Completed projects Mayor Brown highlighted were conducting active shooter trainings and putting defibrillators on every floor in City Hall to assist in the event of an emergency. 

“We truly believe that we have to protect our location and our place of business,” Brown said. 

He also commended the completion of the speed cameras in school zones across the city.

“Our babies deserve to be safe going to school,” he said. 

Brown also gave an update on some projects the city is still working on such as the joint fire and police department campus. He said they are still surveying areas to try and find a place to build it. He said the city hopes to put it in an area where they want to “start developing” and added that they are exploring a program to bring in Harvard fellows to make a plan to develop the Crab Creek Corridor.
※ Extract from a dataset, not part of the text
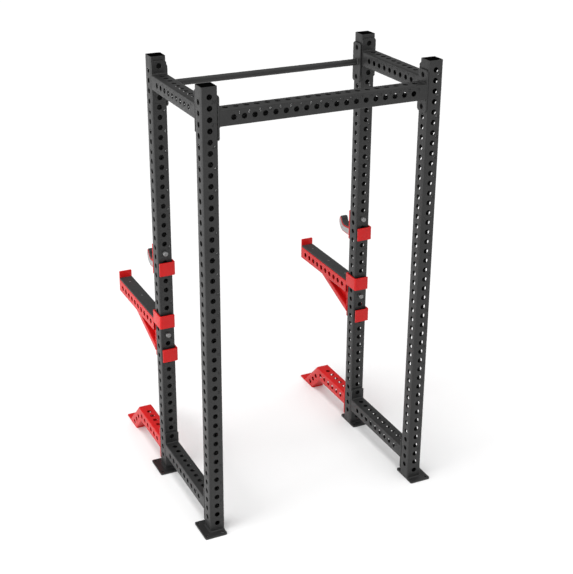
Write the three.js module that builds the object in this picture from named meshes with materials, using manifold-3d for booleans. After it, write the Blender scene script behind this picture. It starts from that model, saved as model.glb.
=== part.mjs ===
// A power cage: four square-tube uprights on floor plates, tied by bolted crossmembers, with a
// pull-up bar, two red front feet, and a pair each of J-cups and spotter arms that hang on pins
// in the front uprights. Millimetres, +Z up, floor at z = 0, front of the cage towards -Y.
// The origin is on the floor at the middle of the footprint.
import * as THREE from 'three';
import { mergeVertices } from 'three/addons/utils/BufferGeometryUtils.js';
import Module from 'manifold-3d';

const wasm = await Module();
wasm.setup();

// Driving dimensions.
const gap = 0.3;                  // clearance left between neighbouring pieces
const tubeSide = 75;
const tubeWall = 3;
const tubeCorner = 6;
const cageHeight = 2250;
const uprightX = 562.5;           // upright centres, left and right of the middle
const uprightY = 312.5;           // upright centres, in front of and behind the cage's middle
const holePitch = 50;
const holeRadius = 13;
const holeSides = 8;
const firstHoleZ = 55;            // lowest hole through the uprights' front and back faces

const flangeHeight = 200;
const flangeThickness = 8;
const flangeChamfer = 9;
const beamHoleRadius = 8;         // the two flange holes that open into a crossmember's tube
const upperBeamZ = 2105;          // back beam and pull-up bar
const upperSideBeamZ = 2130;
const lowerSideBeamZ = 130;
const beamTubeSide = 74.4;
const pullUpRadius = 16.5;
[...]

Another project Brown said the city is working on is a social service navigator. The service would connect people with resources to help in situations such as homelessness, mental health needs, and more. 

He stressed the importance of working together to move the city forward and said the city is “moving in the right direction.”

“The key to a successful team is not liking one another, but respecting each other. We must ensure to become a better team Youngstown so that we can compete at the local, regional, state and the federal level,” Mayor Brown said. 

Justin Jennings, Superintendent of Youngstown City Schools also spoke at the meeting. He said his motto for the year is “results over adults.” He highlighted how his staff feels it's important to retain their students after graduation to help continue to create a workforce in Youngstown. Jennings noted how the schools literary score are low but are improving.

He also spoke about completed projects the city schools have done such as the pediatric and dental programs they’ve developed to get children healthcare needs. The schools are also working to develop ophthalmology and audiology programs. 

“We have a lot of students who sit in our classroom who don’t see well and they don’t hear well and if we don't offer that service they won't be the students that we need them to be,” Jennings said. 

Guy Coviello, CEO of the Regional Chamber, mentioned the potential for the city to receive part of the $2.4 Billion All Ohio Future Fund that was proposed by Governor Mike DeWine. If the city does receive the funding it will help develop areas that the chamber chooses. 

 “The city of Youngstown will soon be on everyone’s radar,” Coviello said.